— start of SUPPLIED INFORMATION —
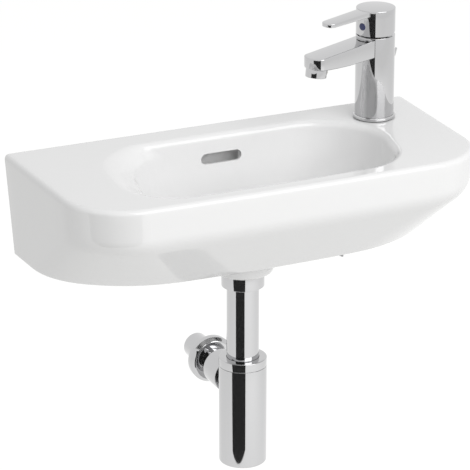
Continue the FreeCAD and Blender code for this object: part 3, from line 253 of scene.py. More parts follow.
def grown(corners, grow):
    """Rounded polygons moved outwards by grow: each corner moves along the sum of its two normals."""
    corners, grow = np.asarray(corners, float), np.asarray(grow, float)
    shape = np.broadcast_shapes(corners.shape[:-1], grow.shape)
    corners, grow = np.broadcast_to(corners, shape + (3,)), np.broadcast_to(grow, shape)
    point = corners[..., :2]
    back = point - np.roll(point, 1, -2)
    ahead = np.roll(point, -1, -2) - point
    back /= np.linalg.norm(back, axis=-1, keepdims=True)
    ahead /= np.linalg.norm(ahead, axis=-1, keepdims=True)
    out_back = np.stack([back[..., 1], -back[..., 0]], -1)
    out_ahead = np.stack([ahead[..., 1], -ahead[..., 0]], -1)
    lift = grow / (1 + (out_back * out_ahead).sum(-1))
    moved = point + (out_back + out_ahead) * lift[..., None]
    radius = np.maximum(corners[..., 2:] + grow[..., None], SMALLEST_RADIUS)
    return np.concatenate([moved, radius], -1)


def raised(plane, level):
    """Rings of x, y points given their height."""
    level = np.broadcast_to(np.asarray(level, float)[..., None], plane.shape[:-1])
    return np.concatenate([plane, level[..., None]], -1)


def skin(name, shells, sharp=32):
    """A mesh through shells of rings[level, step, xyz] in mm.

    Each ring is closed, and neighbouring rings are joined by quads. A shell given with loop set
    also joins its last ring to its first. Doubled points, such as poles, are merged first, then the
    faces are turned outwards; edges sharper than the given angle stay crisp.
    """
    places, quads, base = [], [], 0
    for rings, loop in shells:
        levels, steps = rings.shape[:2]
        index = base + np.arange(levels * steps).reshape(levels, steps)
        low = index if loop else index[:-1]
        high = np.roll(index, -1, 0) if loop else index[1:]
        quad = np.stack([low, np.roll(low, -1, 1), np.roll(high, -1, 1), high], -1)
        quads.append(quad.reshape(-1, 4))
        places.append(rings.reshape(-1, 3))
        base += levels * steps
    mesh = bpy.data.meshes.new(name)
    mesh.from_pydata((np.concatenate(places) / 1000).tolist(), [], np.concatenate(quads).tolist())
    work = bmesh.new()
    work.from_mesh(mesh)
    bmesh.ops.remove_doubles(work, verts=work.verts, dist=MERGE_DISTANCE)
    bmesh.ops.dissolve_degenerate(work, edges=work.edges, dist=SHORTEST_EDGE)
    bmesh.ops.recalc_face_normals(work, faces=work.faces)
    work.to_mesh(mesh)
    work.free()
    mesh.shade_smooth()
    mesh.set_sharp_from_angle(angle=math.radians(sharp))
    piece = bpy.data.objects.new(name, mesh)
    bpy.context.scene.collection.objects.link(piece)
    return piece


def axes(along, up=(0, 0, 1)):
    """Three perpendicular unit rows, the last along the given direction."""
    third = np.array(along, float) / np.linalg.norm(along)
    first = np.cross(up, third)
    first = first / np.linalg.norm(first) if np.linalg.norm(first) > 1e-6 else np.array([1.0, 0, 0])
    return np.array([first, np.cross(third, first), third])


def turning(profile, origin=(0, 0, 0), along=(0, 0, 1), steps=96, arc=5):
    """Shell of a lathe-turned solid: a closed profile of radius, height and rounding about an axis.

    The profile is a rounded polygon; each of its points runs round a circle of that radius.
    """
    outline = rounded(np.array(profile, float), arc, 0)
    angle = np.linspace(0, 2 * np.pi, steps, endpoint=False)
    radius, height = np.maximum(outline[:, 0], 0)[:, None], outline[:, 1][:, None]
    local = np.stack([radius * np.cos(angle), radius * np.sin(angle), height + 0 * angle], -1)
    return np.array(origin, float) + local @ axes(along), True


def slab(plan, top, under, edge, arc=6, edge_steps=5):
    """Shell of a flat bar: a rounded plan outline between an upper and an under surface.

    Round the edge, through a right angle, the outline is drawn in by edge * (1 - sin) and the height
    leaves its surface by edge * (1 - cos). The faces close onto the middle line of the plan.
    """
    angle = np.linspace(0, np.pi / 2, edge_steps)
    inset = edge * (1 - np.sin(angle))
    drop = edge * (1 - np.cos(angle))
    plan = np.array(plan, float)
    rings = []
    for side, height in ((1, under), (-1, top)):
        part = []
        for shift, rise in zip(inset, drop):
            line = rounded(grown(plan, -shift), arc, 3)
            part.append(np.column_stack([line, height(line[:, 0]) + side * rise]))
        middle = part[0].copy()
        middle[:, 1] = 0
        middle[:, 2] = height(middle[:, 0])
        part.insert(0, middle)
        rings.append(part if side > 0 else part[::-1])
    return np.array(rings[0] + rings[1]), False


def in_tap(shell):
    """A shell drawn in the tap's frame, X along the spout and Z up from the deck, put in place."""
    rings, loop = shell
    yaw = bpy.context.scene.basin_tap.yaw
    ahead = np.array([-math.cos(yaw), -math.sin(yaw), 0])
    across = np.array([math.sin(yaw), -math.cos(yaw), 0])
    return TAP + rings @ np.array([ahead, across, [0, 0, 1]]), loop


def settle(piece, body, slot, material, *nodes):
    """Gives a finished piece its material and its body, and hides the nodes it stands for. The slot is not
    used.
    """
    piece.data.materials.clear()
    piece.data.materials.append(bpy.data.materials[material])
    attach(piece, body)
    if nodes:
        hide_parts(*nodes)


def chromed(name, shells, stands_for, body="base"):
    """A chromed piece through shells of rings, in place of one node of the part."""
    settle(skin(name, shells), body, "chrome", "polished_chrome_plating", stands_for)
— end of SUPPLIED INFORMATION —
Copy out the material word for word and line for line.

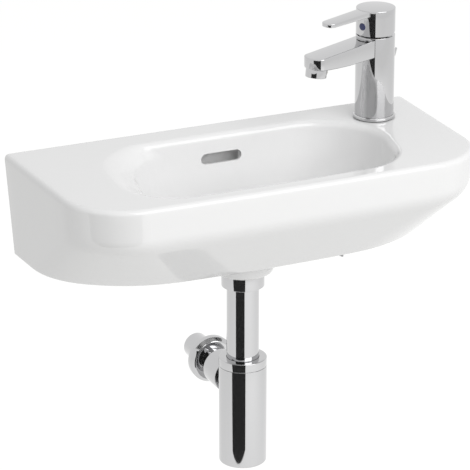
Continue the FreeCAD and Blender code for this object: part 3, from line 253 of scene.py. More parts follow.
def grown(corners, grow):
    """Rounded polygons moved outwards by grow: each corner moves along the sum of its two normals."""
    corners, grow = np.asarray(corners, float), np.asarray(grow, float)
    shape = np.broadcast_shapes(corners.shape[:-1], grow.shape)
    corners, grow = np.broadcast_to(corners, shape + (3,)), np.broadcast_to(grow, shape)
    point = corners[..., :2]
    back = point - np.roll(point, 1, -2)
    ahead = np.roll(point, -1, -2) - point
    back /= np.linalg.norm(back, axis=-1, keepdims=True)
    ahead /= np.linalg.norm(ahead, axis=-1, keepdims=True)
    out_back = np.stack([back[..., 1], -back[..., 0]], -1)
    out_ahead = np.stack([ahead[..., 1], -ahead[..., 0]], -1)
    lift = grow / (1 + (out_back * out_ahead).sum(-1))
    moved = point + (out_back + out_ahead) * lift[..., None]
    radius = np.maximum(corners[..., 2:] + grow[..., None], SMALLEST_RADIUS)
    return np.concatenate([moved, radius], -1)


def raised(plane, level):
    """Rings of x, y points given their height."""
    level = np.broadcast_to(np.asarray(level, float)[..., None], plane.shape[:-1])
    return np.concatenate([plane, level[..., None]], -1)


def skin(name, shells, sharp=32):
    """A mesh through shells of rings[level, step, xyz] in mm.

    Each ring is closed, and neighbouring rings are joined by quads. A shell given with loop set
    also joins its last ring to its first. Doubled points, such as poles, are merged first, then the
    faces are turned outwards; edges sharper than the given angle stay crisp.
    """
    places, quads, base = [], [], 0
    for rings, loop in shells:
        levels, steps = rings.shape[:2]
        index = base + np.arange(levels * steps).reshape(levels, steps)
        low = index if loop else index[:-1]
        high = np.roll(index, -1, 0) if loop else index[1:]
        quad = np.stack([low, np.roll(low, -1, 1), np.roll(high, -1, 1), high], -1)
        quads.append(quad.reshape(-1, 4))
        places.append(rings.reshape(-1, 3))
        base += levels * steps
    mesh = bpy.data.meshes.new(name)
    mesh.from_pydata((np.concatenate(places) / 1000).tolist(), [], np.concatenate(quads).tolist())
    work = bmesh.new()
    work.from_mesh(mesh)
    bmesh.ops.remove_doubles(work, verts=work.verts, dist=MERGE_DISTANCE)
    bmesh.ops.dissolve_degenerate(work, edges=work.edges, dist=SHORTEST_EDGE)
    bmesh.ops.recalc_face_normals(work, faces=work.faces)
    work.to_mesh(mesh)
    work.free()
    mesh.shade_smooth()
    mesh.set_sharp_from_angle(angle=math.radians(sharp))
    piece = bpy.data.objects.new(name, mesh)
    bpy.context.scene.collection.objects.link(piece)
    return piece


def axes(along, up=(0, 0, 1)):
    """Three perpendicular unit rows, the last along the given direction."""
    third = np.array(along, float) / np.linalg.norm(along)
    first = np.cross(up, third)
    first = first / np.linalg.norm(first) if np.linalg.norm(first) > 1e-6 else np.array([1.0, 0, 0])
    return np.array([first, np.cross(third, first), third])


def turning(profile, origin=(0, 0, 0), along=(0, 0, 1), steps=96, arc=5):
    """Shell of a lathe-turned solid: a closed profile of radius, height and rounding about an axis.

    The profile is a rounded polygon; each of its points runs round a circle of that radius.
    """
    outline = rounded(np.array(profile, float), arc, 0)
    angle = np.linspace(0, 2 * np.pi, steps, endpoint=False)
    radius, height = np.maximum(outline[:, 0], 0)[:, None], outline[:, 1][:, None]
    local = np.stack([radius * np.cos(angle), radius * np.sin(angle), height + 0 * angle], -1)
    return np.array(origin, float) + local @ axes(along), True


def slab(plan, top, under, edge, arc=6, edge_steps=5):
    """Shell of a flat bar: a rounded plan outline between an upper and an under surface.

    Round the edge, through a right angle, the outline is drawn in by edge * (1 - sin) and the height
    leaves its surface by edge * (1 - cos). The faces close onto the middle line of the plan.
    """
    angle = np.linspace(0, np.pi / 2, edge_steps)
    inset = edge * (1 - np.sin(angle))
    drop = edge * (1 - np.cos(angle))
    plan = np.array(plan, float)
    rings = []
    for side, height in ((1, under), (-1, top)):
        part = []
        for shift, rise in zip(inset, drop):
            line = rounded(grown(plan, -shift), arc, 3)
            part.append(np.column_stack([line, height(line[:, 0]) + side * rise]))
        middle = part[0].copy()
        middle[:, 1] = 0
        middle[:, 2] = height(middle[:, 0])
        part.insert(0, middle)
        rings.append(part if side > 0 else part[::-1])
    return np.array(rings[0] + rings[1]), False


def in_tap(shell):
    """A shell drawn in the tap's frame, X along the spout and Z up from the deck, put in place."""
    rings, loop = shell
    yaw = bpy.context.scene.basin_tap.yaw
    ahead = np.array([-math.cos(yaw), -math.sin(yaw), 0])
    across = np.array([math.sin(yaw), -math.cos(yaw), 0])
    return TAP + rings @ np.array([ahead, across, [0, 0, 1]]), loop


def settle(piece, body, slot, material, *nodes):
    """Gives a finished piece its material and its body, and hides the nodes it stands for. The slot is not
    used.
    """
    piece.data.materials.clear()
    piece.data.materials.append(bpy.data.materials[material])
    attach(piece, body)
    if nodes:
        hide_parts(*nodes)


def chromed(name, shells, stands_for, body="base"):
    """A chromed piece through shells of rings, in place of one node of the part."""
    settle(skin(name, shells), body, "chrome", "polished_chrome_plating", stands_for)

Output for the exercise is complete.